以下の質問で、あなたに合った投資スタイルを見つけましょう。

  • 投資の目的は? → 老後資金なら投資信託・ETF、短期的な高リターン狙いなら個別株
  • 価格変動にどれだけ耐えられる? → 大きな下落が不安なら投資信託・ETF
  • 投資に週何時間使える? → 週1時間未満なら投資信託・ETF、週5時間以上なら個別株も選択肢
  • 企業分析は楽しい? → Yesなら個別株、Noなら投資信託・ETF

まとめ:目的とリスク許容度で判断しよう

「個別株をやらない」選択は、決して消極的ではなく、投資家としての自己理解に基づく合理的な判断です。投資信託・ETFは、プロでも難しい銘柄選びを回避し、米国株市場全体の成長を取り込む有効な手段です。

次のアクション:

  • 初心者の方:NISA口座を開設し、低コストのS&P 500連動ETFから始める
  • 中級者以上の方:コア・サテライト戦略で、投資信託と個別株を併用する
  • どちらの場合も、長期・分散・積立の基本を守り、為替リスクを理解した上で投資する

投資の目的は資産形成であり、「個別株を選ぶこと」自体が目的ではありません。あなたのライフプランに合った投資スタイルを選び、無理のない範囲で米国株投資を楽しみましょう。

よくある質問

Q1初心者は投資信託・ETFから始めるべき?

A1はい。分散投資で個別株の銘柄集中リスクを回避でき、低コストで米国株市場全体に投資できます。NISAのつみたて投資枠(年間120万円)も活用可能で、売却益・配当金が非課税になります。まずは低コストのS&P 500連動ETF(VOO、IVVなど)から始めるのが推奨されます。

Q2個別株は上級者向け?

A2財務分析(損益計算書、貸借対照表の読み方)や業界知識が必要なため、初心者には難易度が高いと言われています。ただし、少額(例:1万円程度)から実践し、経験を積むことも有効です。失敗を許容できる範囲で、学びの一環として個別株に挑戦するのも良いでしょう。

Q3個別株と投資信託・ETFを併用すべき?

A3コア・サテライト戦略が推奨されます。資産の大部分(例:80%)を投資信託・ETF(コア)で運用し、残り(例:20%)を個別株(サテライト)で運用すると、分散投資によるリスク低減と、個別株による高リターンの追求を両立できます。この戦略は、楽天証券などの投資ガイドでも紹介されています。

Q4投資信託・ETFは「安全」なの?

A4投資信託・ETFにも価格変動リスクがあり、元本保証ではありません。市場全体が下落すれば、投資信託・ETFも下落します。個別株よりリスクは低いですが、「安全=元本保証」ではない点を理解しましょう。長期・分散・積立の基本を守り、短期的な価格変動に一喜一憂しないことが重要です。
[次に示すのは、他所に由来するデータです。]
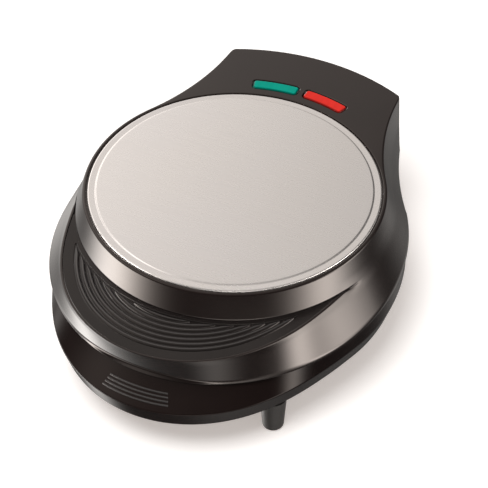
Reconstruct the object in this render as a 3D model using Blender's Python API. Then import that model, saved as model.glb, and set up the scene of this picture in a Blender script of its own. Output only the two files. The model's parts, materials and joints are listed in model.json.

Q5個別株と投資信託・ETFで、為替リスクの違いはある?

A5為替リスク(円ドルレートの変動)は、個別株・投資信託・ETFのどちらも同様に影響を受けます。円高になれば、ドル建て資産の円換算評価額は下がります。為替リスクを抑えたい場合は、為替ヘッジ付きの投資信託を選ぶこともできますが、ヘッジコストがかかる点に注意が必要です。